Singapore closed its worst year of economic performance on an optimistic note with the economy shrinking less than expected.

Gross domestic product (GDP) contracted by 5.8 per cent last year amid disruptions from the pandemic, noted Ministry of Trade and Industry (MTI) advance estimates yesterday.

The full-year growth is an improvement on the MTI's earlier forecast of a contraction of 6.5 per cent to 6 per cent made last November and much lower than its previous estimate of a 7 per cent to 5 per cent shrinkage.

While the recession wreaked havoc across a broad swathe of the economy and wiped out thousands of jobs, Singapore's success in containing the spread of Covid-19 and the subsequent lifting of mobility restrictions in the final two quarters helped alleviate the growth slump.

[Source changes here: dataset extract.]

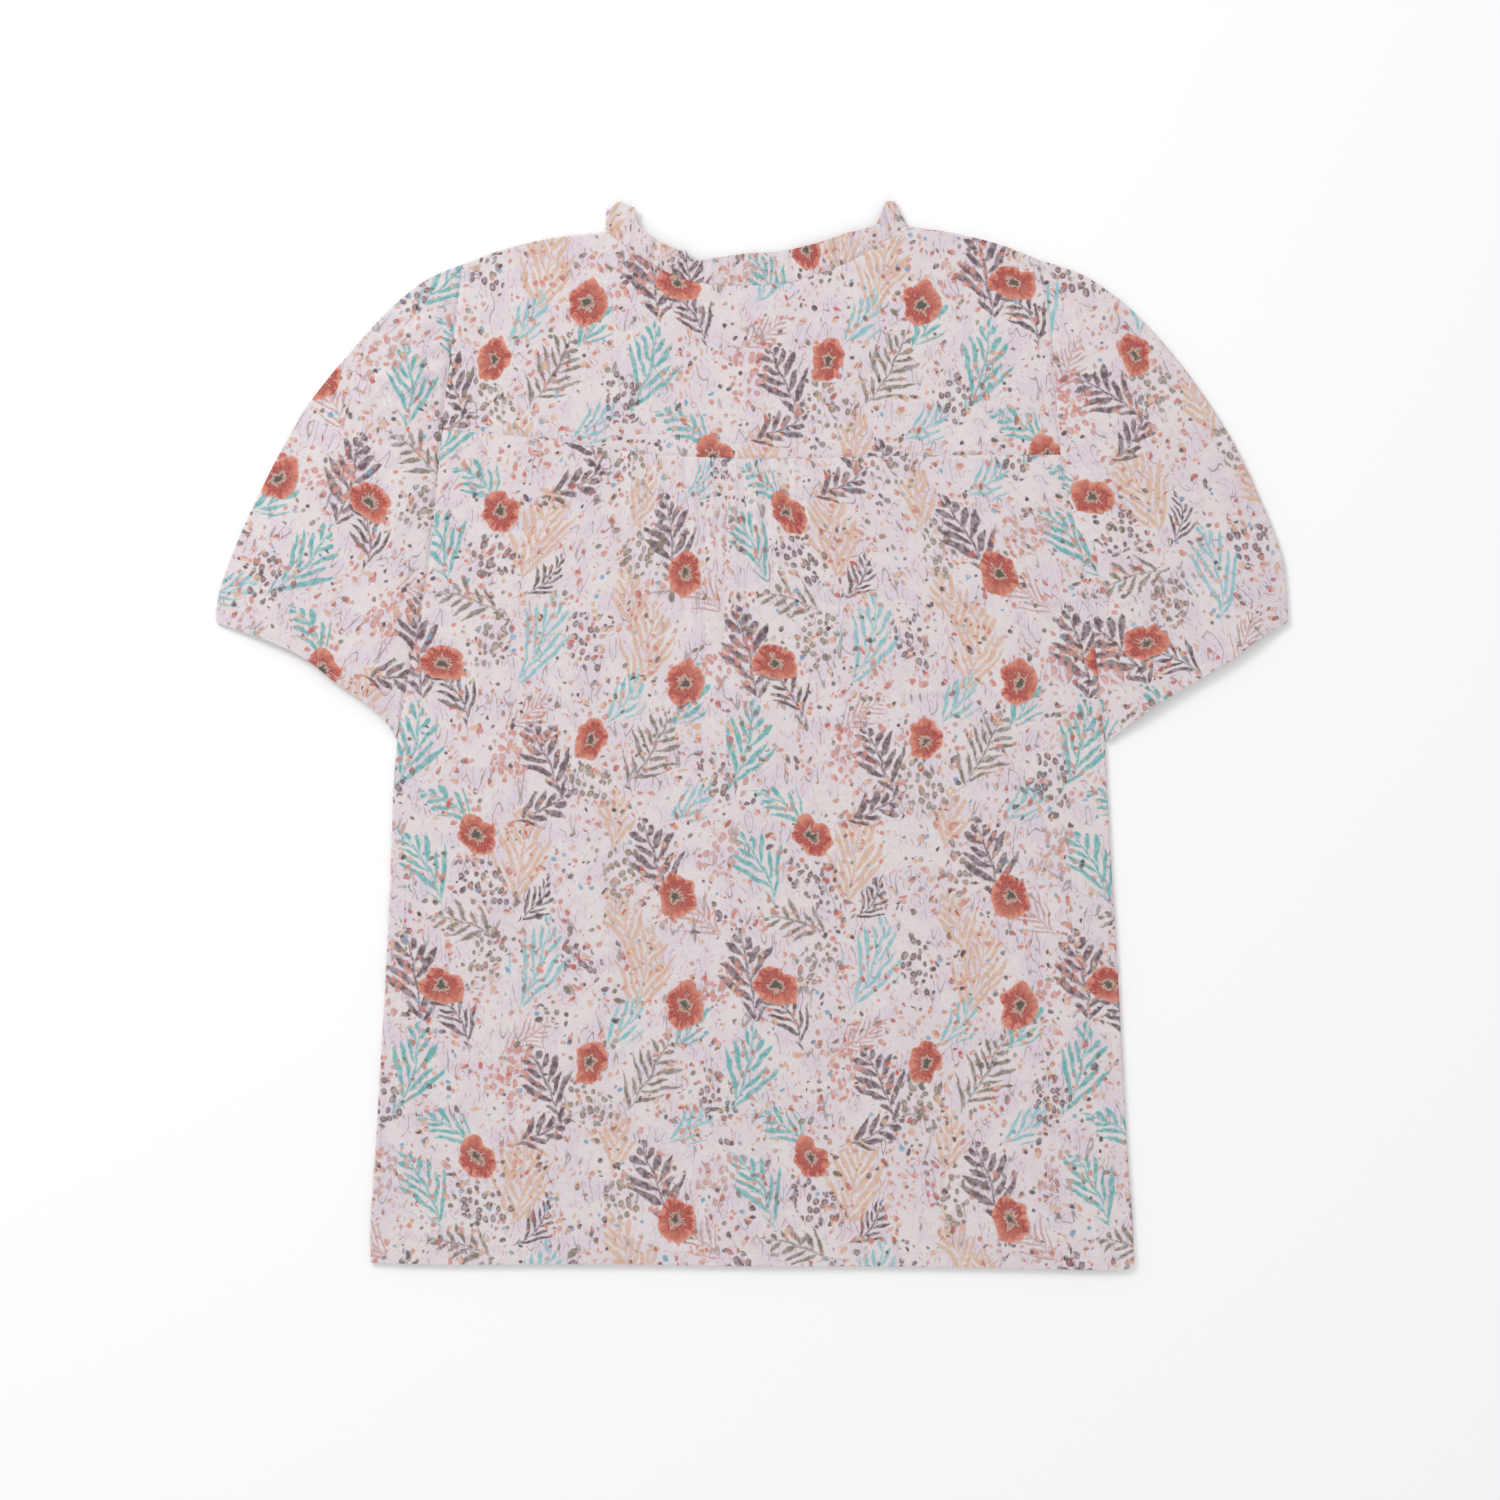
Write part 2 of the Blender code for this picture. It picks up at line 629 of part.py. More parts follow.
def make_neck_frill():
    back_seam, back_edge, back_shares = frill_run(BACK_NECK, BACK_FRILL_WAVES)
    front_seam, front_edge, front_shares = frill_run(FRONT_NECK, FRONT_FRILL_WAVES)
    out = np.linspace(0, 1, FRILL_ROWS + 1)[:, None]
    bend = np.linspace(0, math.pi, FOLD_STEPS + 2)[None, 1:-1]

    def between(seam, edge):
        return seam[None] + (edge - seam)[None] * out[..., None]

    back = between(back_seam, back_edge)
    growth = FRILL_SEAM_SHARE + (1 - FRILL_SEAM_SHARE) * out
    ends = between_ends(back_shares, FRILL_RAMP)
    lift = BACK_FRILL_LIFT + (TIP_LIFT - BACK_FRILL_LIFT) * (1 - ends)
    waves = BACK_FRILL_HEIGHT * growth * ends * gathers(back_shares, BACK_FRILL_WAVES)
    seam_height = upper_height(back_seam)[None]
    back = at_height(back, seam_height + lift[None] * out + waves)

    front = between(front_seam, front_edge)[:, ::-1]
    shares = front_shares[::-1]
    ends = between_ends(shares, FRILL_RAMP)
    ripple = (1 + gathers(shares, FRONT_FRILL_WAVES)) / 2
    front = at_height(front, LOWER_MID + FRONT_FRILL_HEIGHT * growth * ends * ripple)

    def hairpin(above, side):
        """The turn at a shoulder, from the upper run's end down to the lower one's."""
        radius = (above[:, 2:] - LOWER_MID) / 2
        x = above[:, :1] + side * radius * np.sin(bend)
        y = np.repeat(above[:, 1:2], FOLD_STEPS, axis=1)
        z = LOWER_MID + radius * (1 + np.cos(bend))
        return np.stack([x, y, z], axis=-1)

    right = hairpin(back[:, -1], 1)
    left = hairpin(back[:, 0], -1)[:, ::-1]
    ring = np.concatenate([back, right, front, left], axis=1)
    return cloth("neck_frill", ring, closed=True)


def clear_scene():
    for item in list(bpy.data.objects):
        bpy.data.objects.remove(item, do_unlink=True)


def main():
    clear_scene()
    make_front()
    make_back_yoke()
    make_back_body()
    for name, side in SIDES.items():
        make_sleeve("sleeve_" + name, side)
    make_neck_frill()


main()
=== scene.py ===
"""Finish of a short-sleeved blouse with a frilled neck, lying flat on its front.

Each cut piece is a thin cotton shell on its solid's form: the same outlines, folds and
gathers, sampled finely, with creases, seams, hems and stitching added. One material holds
the printed cotton: a meadow of poppies, sprigs and berries drawn by shader nodes on the
piece's own flat cloth coordinates.

Tables are in millimetres: x to the viewer's right, y towards the neck, z up. Properties
are in metres, as Blender shows them.
"""

import math
from collections import namedtuple
from functools import cache

import bpy
import numpy as np
from bpy.props import FloatProperty, FloatVectorProperty, IntProperty, PointerProperty
from bpy.types import Operator, Panel, PropertyGroup
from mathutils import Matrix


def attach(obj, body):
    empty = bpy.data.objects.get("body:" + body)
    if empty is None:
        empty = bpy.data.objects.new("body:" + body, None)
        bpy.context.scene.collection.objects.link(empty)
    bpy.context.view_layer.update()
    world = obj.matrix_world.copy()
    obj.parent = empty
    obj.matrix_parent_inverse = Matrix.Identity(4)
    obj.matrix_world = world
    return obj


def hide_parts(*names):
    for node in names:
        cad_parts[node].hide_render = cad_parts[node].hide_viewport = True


bl_info = {
    "name": "Frilled Blouse",
    "version": (1, 0, 0),
    "blender": (4, 5, 0),
    "location": "3D View > Sidebar > Blouse",
    "description": "Dresses the frame of a printed cotton blouse that lies flat",
    "category": "Add Mesh",
}

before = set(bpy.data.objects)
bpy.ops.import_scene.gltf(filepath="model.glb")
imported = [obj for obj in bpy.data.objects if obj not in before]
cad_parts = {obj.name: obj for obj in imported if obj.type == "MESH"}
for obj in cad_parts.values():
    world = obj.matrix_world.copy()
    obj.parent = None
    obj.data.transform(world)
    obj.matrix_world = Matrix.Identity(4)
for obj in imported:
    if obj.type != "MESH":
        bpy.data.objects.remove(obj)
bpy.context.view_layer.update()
BODY = "root"
MM = 0.001

# Moves the tables' shapes so that the blouse's box is centred on the origin.
CENTRING = (0.16, 0.05, 0.0)

# How the two layers lie: heights of the middle of the cloth.
LOWER_MID = 0.4
UPPER_MID = 3.0
LOWEST_UPPER_MID = 2.2
TURN_MID = (LOWER_MID + UPPER_MID) / 2  # where the layers meet at a turned edge
EDGE_ROUND = 1.2  # radius in plan where the cloth turns over at an edge
EDGE_OPENING = 0.05  # share of the half height left between the two layers' edges
SEAM_GAP = 0.04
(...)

If reaffirmed next month, when MTI releases its next economic survey report, the record downturn would be less than the minus 6 per cent that most private forecasters, including those at DBS Bank and OCBC Bank, had expected.

The economy shrank by 3.8 per cent year on year in the final three months of 2020 after a revised 5.6 per cent drop in the third quarter, as more coronavirus-related curbs on economic activities were lifted.

The GDP contracted by 0.2 per cent in the first quarter and by a historic 13.4 per cent in the second quarter.

MTI's fourth-quarter estimate is more positive than the median forecast of a 4.5 per cent year-on-year drop by economists in a Reuters poll.

Mr Jeff Ng, senior treasury strategist at HL Bank, said the better-than-expected fourth-quarter performance reflects Singapore's success in containing Covid-19 cases, which in turn enabled economic activity to improve from the previous quarter.

The economy grew 2.1 per cent on a quarter-on-quarter seasonally adjusted basis, following the 9.5 per cent expansion in the third quarter.

This was bolstered by the phased resumption of activities following the April-to-June circuit breaker period and the rebound in major economies during the quarter as they emerged from their lockdowns.